Reason Turns to Bitterness in Dispute Between Union, Theater League
David Rosenak sounds like a reasonable man. He says all he wants is the chance for the members of his union, the Society of Stage Directors and Choreographers, to make a living sufficient to remain in the theater.
“We are dealing with theatrical institutions that have grown enormously,” Rosenak, the society’s executive secretary, said recently from New York. “They invested millions of dollars in buildings. They hired business managers. They expanded their staffs. They bought computers. Now we want a commitment to the artists.”
David Emmes also sounds like a reasonable man. He, too, says he wants directors to make a decent living. But if all the union’s demands are met, he says, it would seriously threaten the survival of many small professional theaters already teetering on the financial brink.
“The people at SSDC are well intended and, indeed, artists in the American theater are not paid as much as they should be,” said Emmes, who happens to be in the union as well as co-founder of South Coast Repertory in Costa Mesa, a member of the League of Resident Theaters with whom the union has broken off contract negotiations.
South Coast Repertory is the only league theater in Orange County, among seven statewide and 67 nationwide.
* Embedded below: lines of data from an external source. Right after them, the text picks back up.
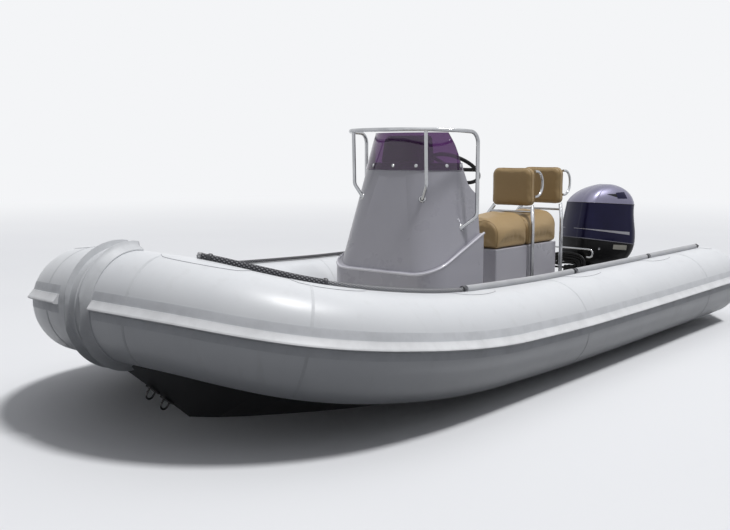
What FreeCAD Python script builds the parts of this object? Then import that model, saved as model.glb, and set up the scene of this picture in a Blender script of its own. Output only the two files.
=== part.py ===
import FreeCAD, Part
import math
import os

# Rigid inflatable boat with a centre console, two jockey seats and one outboard motor.
# Millimetres. +X to the bow, +Y to port, +Z up. The origin lies amidships on the waterline.

V = FreeCAD.Vector
OUT = "parts"

# Clearances
SEAT_GAP = 0.3
RUN_GAP = 8.0
SHAFT_GAP = 0.05

# Buoyancy tube. The path runs from the centreline at the bow, round the port side, to the stern.
TRANSOM_X = -2250.0
TUBE_R = 278.0
TUBE_PAST_TRANSOM = 300.0
TUBE_STERN_X = TRANSOM_X - TUBE_PAST_TRANSOM
CONE_L = 300.0
CONE_TIP_R = 120.0
# Columns: x, y, z, heading in plan, pitch, both in degrees
TUBE_NODES = [
    (2532.0, 0.0, 656.0, 90.0, 0.0),
    (2526.0, 120.0, 655.0, 95.0, -1.5),
    (2406.0, 531.0, 612.0, 120.0, -11.5),
    (2059.0, 876.0, 506.0, 150.5, -10.5),
    (1484.0, 1020.0, 412.0, 176.0, -7.5),
    (850.0, 1030.0, 356.0, 180.0, -2.0),
    (-50.0, 1030.0, 333.0, 180.0, -0.5),
    (TUBE_STERN_X, 1030.0, 328.0, 180.0, 0.0),
]
TUBE_Y = TUBE_NODES[-1][1]
TUBE_Z = TUBE_NODES[-1][2]

# Band round the tube at the bow
BAND_HALF_W = 140.0
BAND_T = 7.0
BAND_LIP_W = 16.0
BAND_LIP_T = 16.0
BAND_INNER_X = 60.0

# Rubbing strake on the tube's outside
STRAKE_H = 46.0
STRAKE_T = 27.0
STRAKE_LIFT = 24.0
STRAKE_CHAMFER = 6.0
STRAKE_GAP = 0.8
STRAKE_END_GAP = 2.0
STRAKE_END_LEAN = 24.0

# Lifeline along the tube's inner top
ROPE_R = 11.0
SLEEVE_R = 16.0
ROPE_ANGLE = 14.0
ROPE_FIRST_X = 2390.0
# Columns: x of each fitting; the rope is bare between the second and the third
FITTING_X = (2368.0, 1980.0, 979.0, -329.0, -1504.0, -2500.0)
FITTING_R = 25.0
FITTING_L = 46.0
FITTING_GAP = 0.8

# U-bolt eyes on the stem and on the transom
EYE_GAP = 44.0
EYE_REACH = 52.0
EYE_BAR_R = 5.5
EYE_PAD_W = 34.0
EYE_PAD_L = 78.0
EYE_PAD_T = 5.0
EYE_SINK = 12.0
BOW_EYE_Z = (196.0, 122.0)
STERN_EYE_Y = 520.0
STERN_EYE_Z = 90.0

# Hull. Columns: x, keel z, chine y, chine z, rail y, rail z
# Sections between these rows lie on smooth curves, this far apart
HULL_STEP = 130.0
HULL_SECTIONS = [
    (TRANSOM_X, -350.0, 880.0, -20.0, 970.0, 235.0),
    (400.0, -342.0, 865.0, -10.0, 970.0, 245.0),
    (1000.0, -318.0, 800.0, 15.0, 965.0, 280.0),
    (1484.0, -262.0, 690.0, 70.0, 945.0, 325.0),
    (1800.0, -190.0, 575.0, 130.0, 880.0, 380.0),
    (2059.0, -78.0, 450.0, 195.0, 790.0, 425.0),
    (2250.0, 84.0, 330.0, 260.0, 650.0, 475.0),
    (2406.0, 215.0, 215.0, 315.0, 480.0, 520.0),
    (2520.0, 310.0, 110.0, 350.0, 300.0, 550.0),
    (2600.0, 378.0, 30.0, 385.0, 150.0, 560.0),
]
TRANSOM_T = 60.0
TRANSOM_GAP = 0.9
TRANSOM_TOP_Z = 300.0
TRANSOM_NOTCH_HALF_W = 330.0
SHOULDER_TOP_Z = 420.0
SHOULDER_HALF_W = 790.0
SOLE_Z = 190.0
SOLE_T = 60.0
BOW_STEP_X = 1500.0
BOW_DECK_T = 60.0
LINER_INSET = 120.0

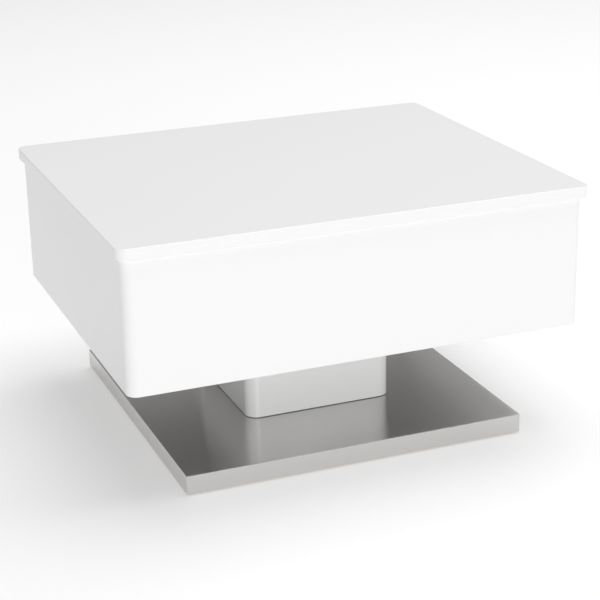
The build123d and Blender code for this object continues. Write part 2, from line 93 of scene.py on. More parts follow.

“Happily, SCR is regarded as one of the better-paying theaters,” Emmes continued. “But finally, the rubber meets the road. We have to raise more than $1.5 million a year just to keep the wolf from the door. Everybody is caught in some sort of funding crunch.”
Though they both sound reasonable, Rosenak and Emmes are also adamant about their respective positions. And their dulcet tones turn less agreeable when asked to predict what will happen if the union’s 1,033 members nationwide decide to support their executive board and reject the league’s final contract offer in voting scheduled for Monday in New York, June 15 in Los Angeles and June 17 in Chicago.
“It’s simple,” Rosenak said. “If we don’t get back to the bargaining table, we will definitely have a full work stoppage later in the summer, sometime in August. And we will hold up all productions for the fall season.”
For his part, Emmes has no doubt that in the event of a strike South Coast Repertory will be able to get by very well, thank you. “We are capable of mounting an entire season without a contract,” he maintained. “And it would be every bit as strong artistically.”
Both Emmes and the theater’s artistic director, Martin Benson, say they would resign from the union, if need be, to stage the productions they already have planned. Additionally, they would hire free-lance directors who are not members of the stage directors and choreographers union. Ironically, they say, the theater’s director fees already meet the scale being asked by the union.
Rosenak said the union has proposed that mid-size “B” theaters such as South Coast Repertory pay directors a minimum of $8,000 for a production with a 4-week rehearsal period. The current minimum is $6,986. The league has made a counter offer of $7,500.
The major point of contention is the smallest “D” theaters. The union is asking a minimum fee of $2,750 for directing a play with three weeks of rehearsal. The union also wants all productions at these theaters to be covered at the end of six years. The Society of Stage Directors and Choreographers’ contract that lapsed on May 26 required only two union productions per season in “D” theaters. The minimum fee was $2,541.
(Theater sizes are defined according to average weekly box-office receipts. The 507-seat SCR Mainstage has operated under a contract for “B” theaters because it grosses between $33,000 and $55,499 per week. The 161-seat SCR Second Stage has operated as a “D” theater because it grosses $17,999 or less. Since 1985, league theaters have been filing union contracts for their second stages. However, the league now maintains that these are not covered. The union disagrees, and the matter has gone to arbitration.)
“If a director is lucky,” Rosenak said, “he gets to do four or five productions a year. Multiply those minimums by five and you see the kind of compensation we’re talking about. We’re simply asking LORT to take a collective responsibility for artists who make it all possible.”
Rosenak said the union had been negotiating with the theaters since February. After both sides “seemed to have reached their bottom lines,” he said, “we suggested bringing in a federal mediator. The league considered that and told us they would reject a federal mediator.”
It was at that point, he said, that the union left the bargaining table. Emmes sees the situation somewhat differently: “After the negotiations hit an impasse they said, ‘We will just promulgate a contract.’ I think the union was misguided and naive to think it could unilaterally impose a contract on the league. They thought enough theaters would sign. But the conditions were onerous.”
The union was formed 30 years ago when Bob Fosse refused to direct “Little Me” on Broadway unless he got an SSDC contract, Rosenak said. That forced the League of New York Theaters, as it was then called, to recognize the union. The Society of Stage Directors and Choreographers signed its first contract with the league in 1972.